А в нашем государственном доме, где всегда разгром, погром, вечная разруха и где есть, по словам автора, только печальная несбытость начал, — глоток свежего воздуха – новая деревня, отец А. Мень, его мудрость, его высокая духовность, возможность с его помощью «обрести стержень», не сломаться, не упасть, жить своей жизнью.
Радостное удивление перед мощью этого человека, воскресшая надежда. Христианство. Не то в солнечных лучах, роскошных ризах, в отремонтированных храмах, – а так, как тогда: — свете тихий… Дуновение тепла, неяркий, но стойкий свет Новой деревни. В таких, таких местах возрождалась попранная наша церковь.
Здесь рассказ Ольги Ерохиной о песнопениях в этом храме, это тоже одна из композиционных деталей, когда автор передаёт слово другому. Этот рассказ – поэма о христианских песнопениях, но не подумайте, что это архиерейский хор, поражающий профессионализмом. Профессионализм замечательная вещь, но в деревенском храме… А в храме была тётя Клава. Старушка, на чьих плечах держалось все церковное пение, та, что не растеряла ничего из духовных богатств своих, на ком и сейчас ещё кое-где все и зиждется, потому что, если о церковном пении, то и ноты-то порастеряны часто. А тут знание нутром, сердцем, духом.
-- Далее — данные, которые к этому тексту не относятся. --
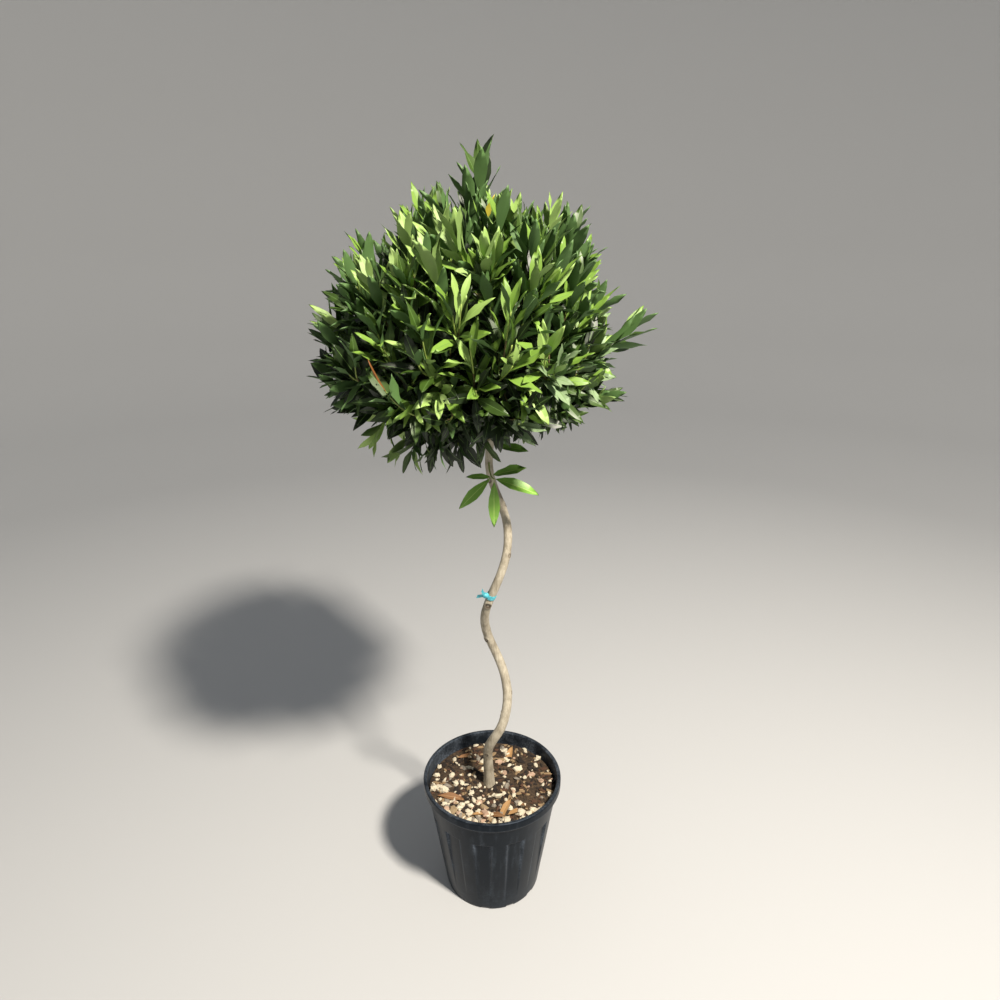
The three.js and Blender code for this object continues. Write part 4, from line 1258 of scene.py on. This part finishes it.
# The sheet starts on this circle under the pot, and a fan round one point closes it
floor_start = 0.02
line = rounded([(floor_start, 0), (floor_radius, 0), (floor_radius, backdrop_height)], backdrop_bend)
cove = turned(line, backdrop_columns)
mesh = bpy.data.meshes.new("studio_floor")
quads, fans = tube_faces(1, len(line), backdrop_columns)
faces = quads.tolist() + [[b, a, c] for a, b, c in fans[:backdrop_columns].tolist()]
mesh.from_pydata(cove.reshape(-1, 3).tolist() + [(0, 0, 0)], [], faces)
mesh.polygons.foreach_set("use_smooth", np.full(len(mesh.polygons), True))
paper, tree, shader = new_finish("backdrop_paper", "#bfc0c1", 0.9)
mesh.materials.append(paper)
new_object("studio_floor", mesh)


# Light: a soft key from the upper right in front, as the sun stood, a weak fill and a pale room
def softbox(name, place, target, size, power, colour):
    """A square area light that faces the target."""
    light = bpy.data.lights.new(name, "AREA")
    light.size = size
    light.energy = power
    light.color = linear(colour)[:3]
    lamp = new_object(name, light)
    lamp.location = place
    look = np.array(target) - np.array(place)
    tilt = math.atan2(math.hypot(look[0], look[1]), -look[2])
    lamp.rotation_euler = (tilt, 0, math.atan2(look[1], look[0]) - math.pi / 2)


softbox("key", place=(1.65, -2.1, 4.1), target=(0, 0, 1.15), size=0.45, power=395, colour="#fff6e8")
softbox("fill", place=(2.8, -2.4, 2.2), target=(0, 0, 1.0), size=2.4, power=6, colour="#e4eeff")
room_strength = 0.34
world = bpy.data.worlds.new("studio_room")
world.use_nodes = True
room = world.node_tree.nodes["Background"]
room.inputs["Color"].default_value = linear("#e3e9f0")
room.inputs["Strength"].default_value = room_strength
bpy.context.scene.world = world

# Camera: a phone held at head height a step and a half in front, looking a little down
camera_place = (0.02, -1.46, 1.573)
camera_pitch = 19.32
camera_lens = 25.2
sensor_width = 36
camera = new_object("camera", bpy.data.cameras.new("camera"))
camera.data.lens = camera_lens
camera.data.sensor_width = sensor_width
camera.location = camera_place
camera.rotation_euler = (math.radians(90 - camera_pitch), 0, 0)
bpy.context.scene.camera = camera
bpy.context.scene.view_settings.view_transform = "Standard"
«…Без баса, тётя Клава всю глубину звучания брала на себя… Она была – мастер, как редкостный ювелир, или зодчий, или строитель органа – который знает, что делает, и знает, что это другим не обязательно очевидно (высота его искусства), но – знает цену своему умению, и – незримо трудится – не ставя подписи под своим творением».
И что объединяло их – малограмотную старушку и энциклопедически образованного пастыря?
Духовность, верно. Нужда друг в друге. Подпирали один другого. Её перед ним преклонение, — даже испуг – «смотрит своими глазищами…», его понимание того, что она делает, «может делать, власть имеет делать – над душами, над ним, над всеми его детьми – учёными и неучёными, погрязшими и праведными…тем, как она слово выпевает».
Ужасно было чувствовать, что «России больше нет. Есть территория, разорённая до последнего предела, Есть разложившаяся масса дегенератов – все, что осталось от народа. И кучка интеллигенции – последнее, что здесь есть живого, недобитого. Вся надежда на неё».